WHAT TO DO:
The listing must be reproduced in full, exactly as it stands.

[DATA SEGMENT start]

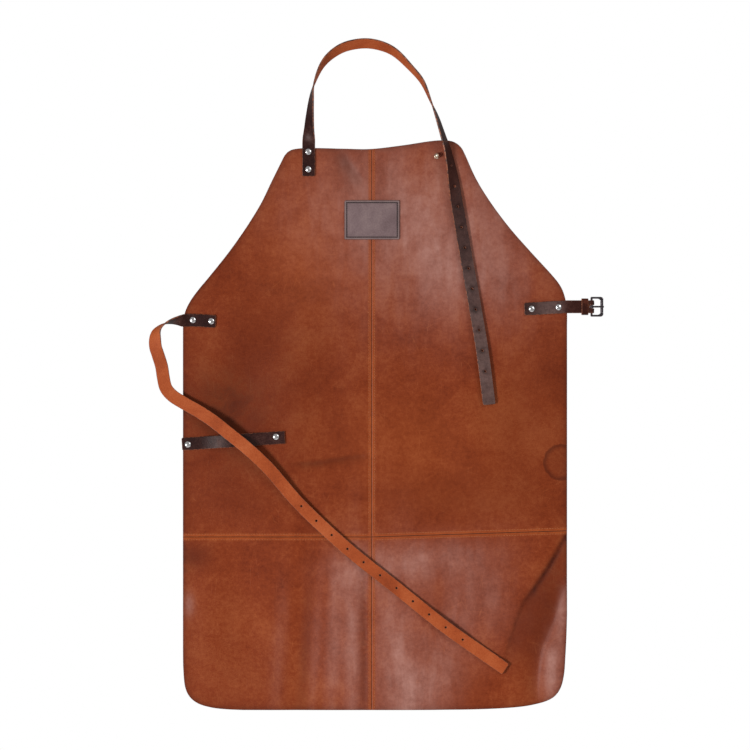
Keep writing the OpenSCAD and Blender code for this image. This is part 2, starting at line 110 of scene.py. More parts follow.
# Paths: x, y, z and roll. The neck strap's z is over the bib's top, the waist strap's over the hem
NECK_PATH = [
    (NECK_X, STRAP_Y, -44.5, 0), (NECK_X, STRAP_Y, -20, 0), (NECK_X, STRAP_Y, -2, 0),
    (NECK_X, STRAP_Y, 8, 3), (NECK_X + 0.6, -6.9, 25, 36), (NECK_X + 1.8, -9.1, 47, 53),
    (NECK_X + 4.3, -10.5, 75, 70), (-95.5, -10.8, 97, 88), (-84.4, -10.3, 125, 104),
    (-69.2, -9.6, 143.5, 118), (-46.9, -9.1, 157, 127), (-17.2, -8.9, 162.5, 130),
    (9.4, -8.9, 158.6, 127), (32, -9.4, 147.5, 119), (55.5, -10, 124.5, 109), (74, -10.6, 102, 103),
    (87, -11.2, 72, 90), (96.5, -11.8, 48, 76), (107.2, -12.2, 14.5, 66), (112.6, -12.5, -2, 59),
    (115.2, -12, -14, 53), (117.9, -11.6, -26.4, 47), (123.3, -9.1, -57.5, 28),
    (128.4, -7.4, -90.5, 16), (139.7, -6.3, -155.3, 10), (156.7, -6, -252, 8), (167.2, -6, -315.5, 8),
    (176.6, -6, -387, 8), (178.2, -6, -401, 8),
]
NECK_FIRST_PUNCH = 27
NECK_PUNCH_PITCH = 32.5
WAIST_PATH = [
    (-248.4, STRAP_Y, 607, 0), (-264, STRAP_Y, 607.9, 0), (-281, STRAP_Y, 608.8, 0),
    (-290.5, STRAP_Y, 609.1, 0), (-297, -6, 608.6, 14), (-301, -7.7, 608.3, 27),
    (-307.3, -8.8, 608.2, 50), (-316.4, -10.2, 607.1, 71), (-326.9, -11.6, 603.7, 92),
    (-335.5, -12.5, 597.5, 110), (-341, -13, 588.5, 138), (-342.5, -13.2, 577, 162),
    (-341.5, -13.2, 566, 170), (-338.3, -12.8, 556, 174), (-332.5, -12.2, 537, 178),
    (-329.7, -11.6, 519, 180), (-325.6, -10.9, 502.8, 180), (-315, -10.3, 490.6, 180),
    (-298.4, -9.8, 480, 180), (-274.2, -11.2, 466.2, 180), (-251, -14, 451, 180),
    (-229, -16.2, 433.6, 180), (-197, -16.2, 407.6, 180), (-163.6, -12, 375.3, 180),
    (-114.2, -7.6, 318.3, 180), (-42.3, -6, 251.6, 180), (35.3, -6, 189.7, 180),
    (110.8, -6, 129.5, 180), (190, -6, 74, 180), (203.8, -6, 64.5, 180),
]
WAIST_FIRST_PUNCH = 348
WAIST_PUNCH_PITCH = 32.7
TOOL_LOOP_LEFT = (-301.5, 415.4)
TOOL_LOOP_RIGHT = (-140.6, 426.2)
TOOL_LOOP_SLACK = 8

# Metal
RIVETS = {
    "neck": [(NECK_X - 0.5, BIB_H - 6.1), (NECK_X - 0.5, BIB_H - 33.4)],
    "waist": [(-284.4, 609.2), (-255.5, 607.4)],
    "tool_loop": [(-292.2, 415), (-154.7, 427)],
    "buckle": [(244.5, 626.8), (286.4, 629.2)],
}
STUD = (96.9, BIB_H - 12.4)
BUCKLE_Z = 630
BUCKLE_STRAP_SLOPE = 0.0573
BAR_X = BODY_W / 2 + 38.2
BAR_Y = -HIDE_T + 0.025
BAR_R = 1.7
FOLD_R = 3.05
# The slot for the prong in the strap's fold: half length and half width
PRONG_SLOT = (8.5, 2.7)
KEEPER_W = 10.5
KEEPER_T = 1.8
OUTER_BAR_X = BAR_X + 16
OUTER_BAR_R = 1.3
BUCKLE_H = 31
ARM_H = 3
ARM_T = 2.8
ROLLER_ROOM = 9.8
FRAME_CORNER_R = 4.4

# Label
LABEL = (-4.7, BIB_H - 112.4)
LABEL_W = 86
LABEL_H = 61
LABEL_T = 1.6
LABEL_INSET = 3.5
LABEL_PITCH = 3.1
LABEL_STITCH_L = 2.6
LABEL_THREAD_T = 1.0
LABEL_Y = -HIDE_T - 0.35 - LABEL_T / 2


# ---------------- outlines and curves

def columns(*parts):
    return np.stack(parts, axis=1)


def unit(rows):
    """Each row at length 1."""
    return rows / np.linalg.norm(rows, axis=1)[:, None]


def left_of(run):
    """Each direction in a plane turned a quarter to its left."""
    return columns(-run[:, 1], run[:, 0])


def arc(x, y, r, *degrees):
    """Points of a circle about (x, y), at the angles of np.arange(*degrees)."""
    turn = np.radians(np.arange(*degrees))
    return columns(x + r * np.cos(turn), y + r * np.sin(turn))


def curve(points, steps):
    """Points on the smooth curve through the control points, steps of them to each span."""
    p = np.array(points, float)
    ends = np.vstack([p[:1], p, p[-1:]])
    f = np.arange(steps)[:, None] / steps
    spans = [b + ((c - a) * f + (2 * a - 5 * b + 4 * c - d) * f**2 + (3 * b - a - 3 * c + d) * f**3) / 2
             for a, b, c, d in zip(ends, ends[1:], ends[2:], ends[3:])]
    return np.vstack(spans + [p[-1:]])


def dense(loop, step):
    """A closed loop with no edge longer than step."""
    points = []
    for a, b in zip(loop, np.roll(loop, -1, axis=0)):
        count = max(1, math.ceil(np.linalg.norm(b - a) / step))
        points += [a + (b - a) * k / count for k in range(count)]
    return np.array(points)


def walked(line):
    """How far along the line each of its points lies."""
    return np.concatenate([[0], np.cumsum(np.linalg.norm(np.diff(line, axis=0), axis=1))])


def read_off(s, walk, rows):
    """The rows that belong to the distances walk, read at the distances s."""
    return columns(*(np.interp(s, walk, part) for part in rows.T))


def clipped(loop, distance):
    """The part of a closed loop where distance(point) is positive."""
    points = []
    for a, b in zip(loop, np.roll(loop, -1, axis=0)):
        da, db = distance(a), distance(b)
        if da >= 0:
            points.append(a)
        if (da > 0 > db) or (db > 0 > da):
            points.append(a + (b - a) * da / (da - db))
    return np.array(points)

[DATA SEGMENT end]

THE RESPONSE:
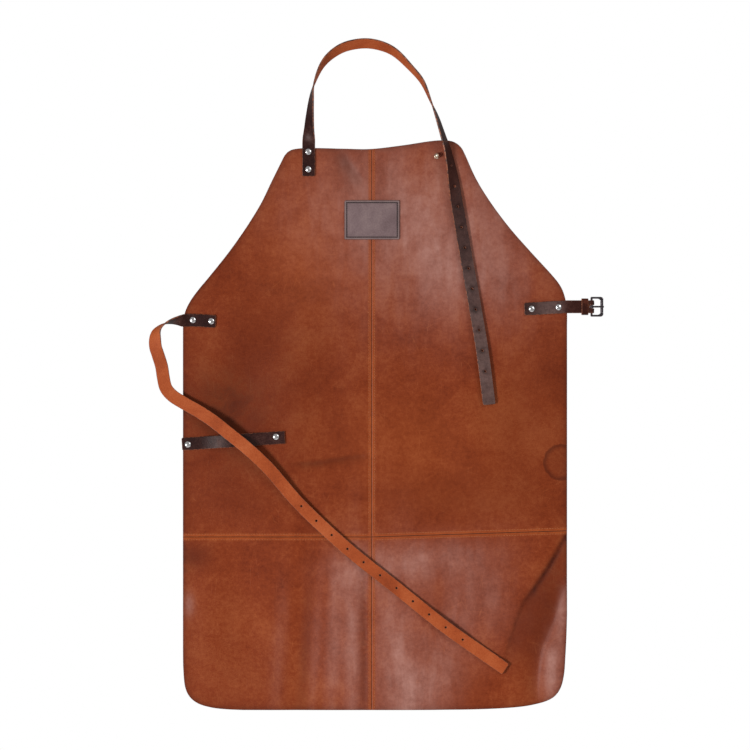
Keep writing the OpenSCAD and Blender code for this image. This is part 2, starting at line 110 of scene.py. More parts follow.
# Paths: x, y, z and roll. The neck strap's z is over the bib's top, the waist strap's over the hem
NECK_PATH = [
    (NECK_X, STRAP_Y, -44.5, 0), (NECK_X, STRAP_Y, -20, 0), (NECK_X, STRAP_Y, -2, 0),
    (NECK_X, STRAP_Y, 8, 3), (NECK_X + 0.6, -6.9, 25, 36), (NECK_X + 1.8, -9.1, 47, 53),
    (NECK_X + 4.3, -10.5, 75, 70), (-95.5, -10.8, 97, 88), (-84.4, -10.3, 125, 104),
    (-69.2, -9.6, 143.5, 118), (-46.9, -9.1, 157, 127), (-17.2, -8.9, 162.5, 130),
    (9.4, -8.9, 158.6, 127), (32, -9.4, 147.5, 119), (55.5, -10, 124.5, 109), (74, -10.6, 102, 103),
    (87, -11.2, 72, 90), (96.5, -11.8, 48, 76), (107.2, -12.2, 14.5, 66), (112.6, -12.5, -2, 59),
    (115.2, -12, -14, 53), (117.9, -11.6, -26.4, 47), (123.3, -9.1, -57.5, 28),
    (128.4, -7.4, -90.5, 16), (139.7, -6.3, -155.3, 10), (156.7, -6, -252, 8), (167.2, -6, -315.5, 8),
    (176.6, -6, -387, 8), (178.2, -6, -401, 8),
]
NECK_FIRST_PUNCH = 27
NECK_PUNCH_PITCH = 32.5
WAIST_PATH = [
    (-248.4, STRAP_Y, 607, 0), (-264, STRAP_Y, 607.9, 0), (-281, STRAP_Y, 608.8, 0),
    (-290.5, STRAP_Y, 609.1, 0), (-297, -6, 608.6, 14), (-301, -7.7, 608.3, 27),
    (-307.3, -8.8, 608.2, 50), (-316.4, -10.2, 607.1, 71), (-326.9, -11.6, 603.7, 92),
    (-335.5, -12.5, 597.5, 110), (-341, -13, 588.5, 138), (-342.5, -13.2, 577, 162),
    (-341.5, -13.2, 566, 170), (-338.3, -12.8, 556, 174), (-332.5, -12.2, 537, 178),
    (-329.7, -11.6, 519, 180), (-325.6, -10.9, 502.8, 180), (-315, -10.3, 490.6, 180),
    (-298.4, -9.8, 480, 180), (-274.2, -11.2, 466.2, 180), (-251, -14, 451, 180),
    (-229, -16.2, 433.6, 180), (-197, -16.2, 407.6, 180), (-163.6, -12, 375.3, 180),
    (-114.2, -7.6, 318.3, 180), (-42.3, -6, 251.6, 180), (35.3, -6, 189.7, 180),
    (110.8, -6, 129.5, 180), (190, -6, 74, 180), (203.8, -6, 64.5, 180),
]
WAIST_FIRST_PUNCH = 348
WAIST_PUNCH_PITCH = 32.7
TOOL_LOOP_LEFT = (-301.5, 415.4)
TOOL_LOOP_RIGHT = (-140.6, 426.2)
TOOL_LOOP_SLACK = 8

# Metal
RIVETS = {
    "neck": [(NECK_X - 0.5, BIB_H - 6.1), (NECK_X - 0.5, BIB_H - 33.4)],
    "waist": [(-284.4, 609.2), (-255.5, 607.4)],
    "tool_loop": [(-292.2, 415), (-154.7, 427)],
    "buckle": [(244.5, 626.8), (286.4, 629.2)],
}
STUD = (96.9, BIB_H - 12.4)
BUCKLE_Z = 630
BUCKLE_STRAP_SLOPE = 0.0573
BAR_X = BODY_W / 2 + 38.2
BAR_Y = -HIDE_T + 0.025
BAR_R = 1.7
FOLD_R = 3.05
# The slot for the prong in the strap's fold: half length and half width
PRONG_SLOT = (8.5, 2.7)
KEEPER_W = 10.5
KEEPER_T = 1.8
OUTER_BAR_X = BAR_X + 16
OUTER_BAR_R = 1.3
BUCKLE_H = 31
ARM_H = 3
ARM_T = 2.8
ROLLER_ROOM = 9.8
FRAME_CORNER_R = 4.4

# Label
LABEL = (-4.7, BIB_H - 112.4)
LABEL_W = 86
LABEL_H = 61
LABEL_T = 1.6
LABEL_INSET = 3.5
LABEL_PITCH = 3.1
LABEL_STITCH_L = 2.6
LABEL_THREAD_T = 1.0
LABEL_Y = -HIDE_T - 0.35 - LABEL_T / 2


# ---------------- outlines and curves

def columns(*parts):
    return np.stack(parts, axis=1)


def unit(rows):
    """Each row at length 1."""
    return rows / np.linalg.norm(rows, axis=1)[:, None]


def left_of(run):
    """Each direction in a plane turned a quarter to its left."""
    return columns(-run[:, 1], run[:, 0])


def arc(x, y, r, *degrees):
    """Points of a circle about (x, y), at the angles of np.arange(*degrees)."""
    turn = np.radians(np.arange(*degrees))
    return columns(x + r * np.cos(turn), y + r * np.sin(turn))


def curve(points, steps):
    """Points on the smooth curve through the control points, steps of them to each span."""
    p = np.array(points, float)
    ends = np.vstack([p[:1], p, p[-1:]])
    f = np.arange(steps)[:, None] / steps
    spans = [b + ((c - a) * f + (2 * a - 5 * b + 4 * c - d) * f**2 + (3 * b - a - 3 * c + d) * f**3) / 2
             for a, b, c, d in zip(ends, ends[1:], ends[2:], ends[3:])]
    return np.vstack(spans + [p[-1:]])


def dense(loop, step):
    """A closed loop with no edge longer than step."""
    points = []
    for a, b in zip(loop, np.roll(loop, -1, axis=0)):
        count = max(1, math.ceil(np.linalg.norm(b - a) / step))
        points += [a + (b - a) * k / count for k in range(count)]
    return np.array(points)


def walked(line):
    """How far along the line each of its points lies."""
    return np.concatenate([[0], np.cumsum(np.linalg.norm(np.diff(line, axis=0), axis=1))])


def read_off(s, walk, rows):
    """The rows that belong to the distances walk, read at the distances s."""
    return columns(*(np.interp(s, walk, part) for part in rows.T))


def clipped(loop, distance):
    """The part of a closed loop where distance(point) is positive."""
    points = []
    for a, b in zip(loop, np.roll(loop, -1, axis=0)):
        da, db = distance(a), distance(b)
        if da >= 0:
            points.append(a)
        if (da > 0 > db) or (db > 0 > da):
            points.append(a + (b - a) * da / (da - db))
    return np.array(points)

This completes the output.